Plan your design. I did not have any super artistic ideas of my own, although I quite fancied the idea of a cassette tape like they show in the instructions. No, I will resist and use the templates provided to prove I can get all the way through without covering myself in ink and frustrated tears.
The vinyls will block the ink so whatever design you apply to the screen will be the inverse of what prints. I say this now because like me, you will get confused a few times while your brain tries to compute what it’s looking at. (I choose the heart and scroll motif.)
Steps 4 & 5
If you decided to create your own graphics, here is where the instructions describe how to go about getting it onto your screen. As I’m not doing this, I’m skipping to….
Where you peel off the vinyls, marvelling at how shiny they are, and stick them to your screen. Luckily the one I’ve chosen is wide enough to allow for the fact that I’ve put it on wonky. Don’t throw the backing paper away as they’re reusable.
By the time I’ve got the heart design on my screen, I’ve decided to add the word ‘jazz’ and a star to the scroll section, which I get to doing immediately.
Steps 7 & 8
Keep flipping the screen over to see what it looks like, and to see if you can spot any unwanted gaps in where the vinyl isn’t quite stuck to the mesh properly. There’s something very satisfying about smoothing those little bubbles out.
…. Is for people who want to test their printing which I am far too excited to do, so I skip to…
Which is the part where you lay your fabric out (don’t forget to place some cardboard beneath/inside it), and then figure out where your screen needs to be in order to print where you want. Do I want a collarbone, nipple level or belly level print? Where are the prints on my favourite tees? They tend to be a little higher, so I opt for a little higher on my top too. (Look at me being logical and stuff.)
Splodge ink onto the end of the screen furthest away from you, and spread it across the width with the wooden spatula provided. It’s getting very real now and I’m feeling pretty pleased at how smoothly it’s going.
Steps 12 & 13
Lift the screen slightly and use the squeegee to spread the ink thinly across the mesh towards you.
Hmm. I can’t seem to spread all the ink in all the gaps, I must need more ink. Nope, still not covering the gaps i can see. More ink. And more ink. More. More. Then, I realise what’s happening on the other side of my screen….
Ink is oozing out where it will be printing, and it’s only because I’ve kept the screen at the angle away from the cloth that it hasn’t turned everything black!
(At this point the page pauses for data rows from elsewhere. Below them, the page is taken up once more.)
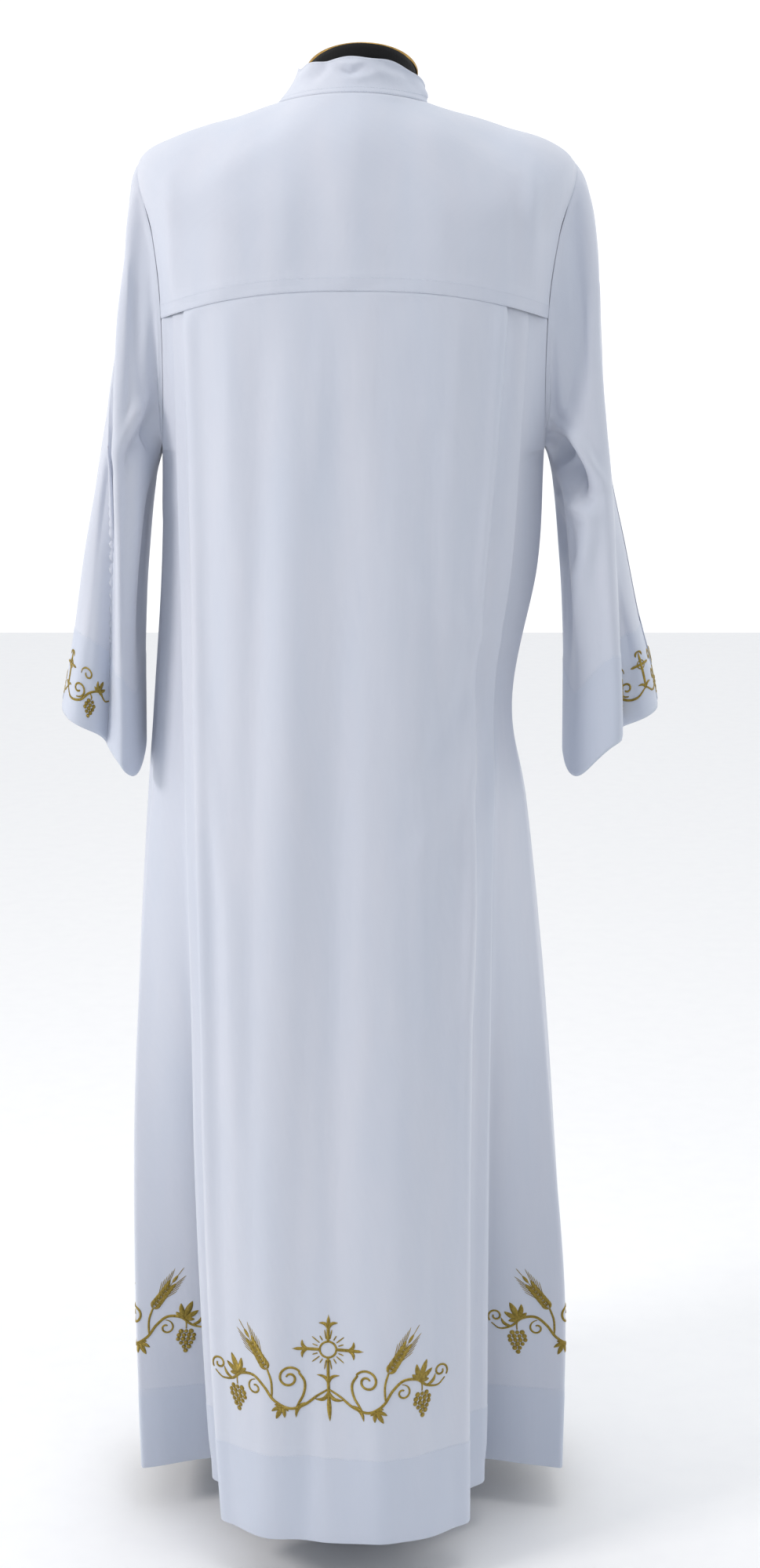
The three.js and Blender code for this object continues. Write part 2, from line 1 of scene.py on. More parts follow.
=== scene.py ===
# %% [markdown]
# # An alb on a dress form
# An alb is the long white robe worn under other vestments. This lesson builds one from its cut pieces: a
# back panel with knife pleats under a yoke, two fronts with a placket, a stand collar and two wide sleeves.
# It hangs on a limbless dress form, with gold thread embroidered round the hem and on the cuffs.
# All sizes are metres. +Z is up, the wearer's front faces -Y and the wearer's left is +X.

# %% Open the frame
import bpy
import bmesh
import math
import numpy as np
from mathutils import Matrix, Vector


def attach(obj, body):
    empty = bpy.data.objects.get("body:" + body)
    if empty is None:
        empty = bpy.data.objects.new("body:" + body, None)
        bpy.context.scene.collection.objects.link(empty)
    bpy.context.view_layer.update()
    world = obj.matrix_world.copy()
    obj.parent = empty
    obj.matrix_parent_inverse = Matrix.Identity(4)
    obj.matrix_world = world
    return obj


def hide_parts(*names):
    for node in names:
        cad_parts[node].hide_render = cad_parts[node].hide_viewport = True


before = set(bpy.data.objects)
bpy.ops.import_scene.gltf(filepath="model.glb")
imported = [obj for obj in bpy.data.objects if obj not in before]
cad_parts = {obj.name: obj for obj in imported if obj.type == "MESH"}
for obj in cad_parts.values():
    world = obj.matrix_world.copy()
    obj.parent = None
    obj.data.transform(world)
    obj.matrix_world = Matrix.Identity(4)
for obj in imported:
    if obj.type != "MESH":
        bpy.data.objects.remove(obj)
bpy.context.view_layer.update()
print("solids:", ", ".join(sorted(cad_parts)))

# %% [markdown]
# ## The table of the hanging robe
# Level rows run from the hem up to the neckline. Each column gives one measure at each row, in millimetres,
# and a smooth curve runs through it.

# %% Rows and columns of the body
ROWS = ("hem", "shin", "knee", "thigh", "hip", "waist", "rib", "underarm", "yoke", "blade", "shoulder",
        "collarbone", "neck")
ROW = {name: i for i, name in enumerate(ROWS)}
BODY = {
    "z_back": (55, 240, 440, 620, 800, 920, 1060, 1180, 1342, 1392, 1436, 1488, 1530),
    "z_side": (55, 245, 440, 620, 800, 920, 1060, 1180, 1310, 1398, 1470, 1501, 1523),
    "z_front": (55, 245, 440, 620, 800, 920, 1060, 1176, 1300, 1350, 1396, 1440, 1478),
    "half_left": (240, 243, 241, 233, 221, 211, 200, 196, 200, 206, 213, 146, 75),
    "half_right": (231, 231, 216, 201, 184, 166, 191, 196, 203, 212, 221, 150, 75),
    "back": (216, 202, 187, 173, 159, 151, 139, 130, 121, 118, 113, 100, 71),
    "front": (195, 188, 179, 170, 160, 154, 145, 138, 130, 125, 116, 100, 82),
    "square": (2.8, 2.8, 2.7, 2.6, 2.5, 2.5, 2.5, 2.5, 2.5, 2.4, 2.2, 2, 2),
    "dip": (0, 0, 0, 0, 0, 0, 0, 0, 0, 5, 18, 10, 0),
}
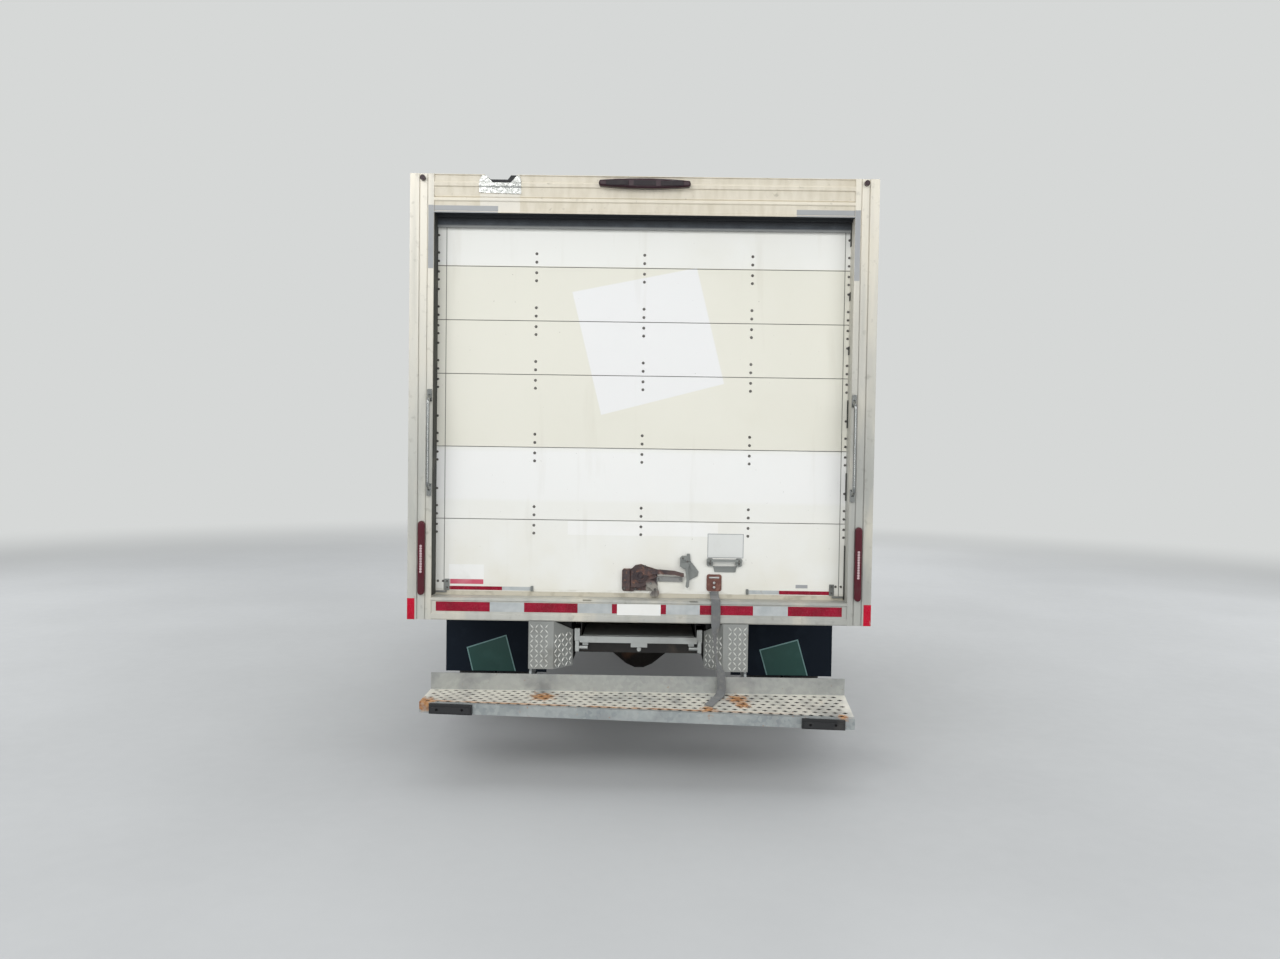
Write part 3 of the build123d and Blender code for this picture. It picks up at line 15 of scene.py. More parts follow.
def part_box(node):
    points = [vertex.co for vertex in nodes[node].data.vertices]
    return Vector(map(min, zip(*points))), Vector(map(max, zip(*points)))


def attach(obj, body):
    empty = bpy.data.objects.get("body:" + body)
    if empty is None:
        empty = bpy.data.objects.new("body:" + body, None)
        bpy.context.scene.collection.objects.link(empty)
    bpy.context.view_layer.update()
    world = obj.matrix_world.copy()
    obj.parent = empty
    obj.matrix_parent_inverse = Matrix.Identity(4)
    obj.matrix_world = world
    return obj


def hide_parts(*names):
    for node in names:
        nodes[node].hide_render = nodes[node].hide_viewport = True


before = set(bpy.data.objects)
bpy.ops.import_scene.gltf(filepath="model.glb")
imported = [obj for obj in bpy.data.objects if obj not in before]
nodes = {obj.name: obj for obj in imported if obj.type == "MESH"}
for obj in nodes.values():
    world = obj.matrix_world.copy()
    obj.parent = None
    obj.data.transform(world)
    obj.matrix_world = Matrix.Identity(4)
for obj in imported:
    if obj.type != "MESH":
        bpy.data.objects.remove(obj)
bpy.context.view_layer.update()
scene = bpy.context.scene
rear_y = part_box("rear_posts")[0].y
door_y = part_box("roll_up_door")[0].y
sill_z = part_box("rear_posts")[0].z
left_right = (("left", -1), ("right", 1))
print(f"{len(nodes)} nodes, rear face at y {rear_y:.3f}, door face at y {door_y:.3f}")

# %% [markdown]
# ## Camera
# The photographer stood five metres behind the truck with the phone at head height, nearly square on.
# A camera's matrix is its three axes and its place, so the small turns are written as angles and the
# axes are worked out from them, which is easier to correct than Euler angles.

# %% Camera
distance_behind, height_above_sill, right_of_middle = 5.0385, 0.9066, 0.0234
turn, dip, roll = 0.0052, 0.0302, 0.0145
focal_length_mm, sensor_width_mm = 27.06, 36

level_right = Vector((math.cos(turn), math.sin(turn), 0))
level_ahead = Vector((-math.sin(turn), math.cos(turn), 0))
ahead = level_ahead * math.cos(dip) - Vector((0, 0, math.sin(dip)))
above = level_ahead * math.sin(dip) + Vector((0, 0, math.cos(dip)))
right = level_right * math.cos(roll) + above * math.sin(roll)
upward = above * math.cos(roll) - level_right * math.sin(roll)
lens = bpy.data.cameras.new("camera")
lens.lens, lens.sensor_width = focal_length_mm, sensor_width_mm
camera = bpy.data.objects.new("camera", lens)
scene.collection.objects.link(camera)
place = Vector((right_of_middle, rear_y - distance_behind, sill_z + height_above_sill))
camera.matrix_world = Matrix.Translation(place) @ Matrix((right, upward, -ahead)).transposed().to_4x4()
scene.camera = camera

# %% [markdown]
# ## Light
# Large area lamps act as a studio's softboxes. A key from the upper left, a fill from the right and a
# straight one light the rear. One above and the pale world fill the shade, and lamps in front and on
# both sides keep the truck readable from every side.

# %% Light
def softbox(name, place, aim, size, power):
    """A rectangular area lamp at place that faces aim, with its size in metres and its power in watts."""
    data = bpy.data.lights.new(name, "AREA")
    data.shape = "RECTANGLE"
    data.size, data.size_y = size
    data.energy = power
    lamp = bpy.data.objects.new(name, data)
    lamp.location = place
    lamp.rotation_euler = (Vector(aim) - Vector(place)).to_track_quat("-Z", "Y").to_euler()
    scene.collection.objects.link(lamp)


softbox("rear_key", (-4.0, -10.0, 6.0), (0, -3, 1.8), (6, 4), 312)
softbox("rear_fill", (5.5, -9.5, 4.5), (0, -3, 1.4), (5, 4), 178)
softbox("rear_straight", (0, -11.5, 2.2), (0, -3, 1.9), (2.4, 2.4), 75)
softbox("overhead", (0, 0, 8.5), (0, 0, 0), (9, 12), 280)
softbox("front", (2, 11, 5), (0, 2, 1), (8, 4), 330)
softbox("left", (-9, 1, 4), (0, 0, 1.3), (9, 4), 240)
softbox("right", (9, 1, 4), (0, 0, 1.3), (9, 4), 240)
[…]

Hecking PANIC. I scrape what I can back into the ink pot and run with the screen, swearing, into the kitchen, where I wash the screen and remove all the vinyls, and leave everything to air dry.
Sulking, I sit on the sofa with a coffee and angrily devour more Dairy Milk than strictly necessary.
Strop over, I fetch a hairdryer and gently dry the screen and the vinyls. Pro tip: don’t use a high heat on the vinyls otherwise you’ll distort them. Please don’t ask me how I found that out.
Everything dry once more, I repeat the above and try again. So, where were we? Ah, yes.
This time I apply ink around the design and squeegee across rather than down, so the ink has less far to travel. And it seems to work!
Steps 14, 15, & 16
Get yourself prepared because it’s Go Time!! Replace the squeegee to the starting point, place the screen flat (I also splodged some more ink on), and scrape the squeegee across to make the print.
I’ll put my hands up to squeegee-ing from several different directions as I had two areas that were just having none of it- and it was fine. Removing the screen to see my design was The Most Satisfying Thing Ever.
I repeated the printing process on two more tees, and then I think I got a bit ink merry to the extent that both Z’s in ‘jazz’ came away from the screen and stuck to the tee i was printing on. I took that as a sign to quit while I was ahead.
When you’re done, scoop any excess ink back into the jar, waste not want not and all that.
Get your tools cleaned, pronto. You do NOT want your ink drying on the mesh of the screen. Remove the vinyls, wash and leave to air dry, and then replace them on the backing paper for use again another time.
While removing the vinyls, I left water running over the screen so it didn’t dry out, and vinyls safely off I then gave it a good clean with a sponge. It’s normal to get some design ghosting or staining of the mesh so don’t fret if that’s the case for you.
After about 6 hours, the ink should be dry on your designs. Flip ‘em inside out and iron on the reverse for about 5 minutes on a medium heat. No steam, mind. I popped a tea towel inside the tops just to play it safe, as I didn’t want to risk a rogue bit of ink transferring but it was all fine.
This is a super fun kit. You don’t need to be an artist, you just need to be good at reading instructions! And, at the rate you’ll enthusiastically be churning our prints, you’ll probably need friends willing to wear them. Good luck!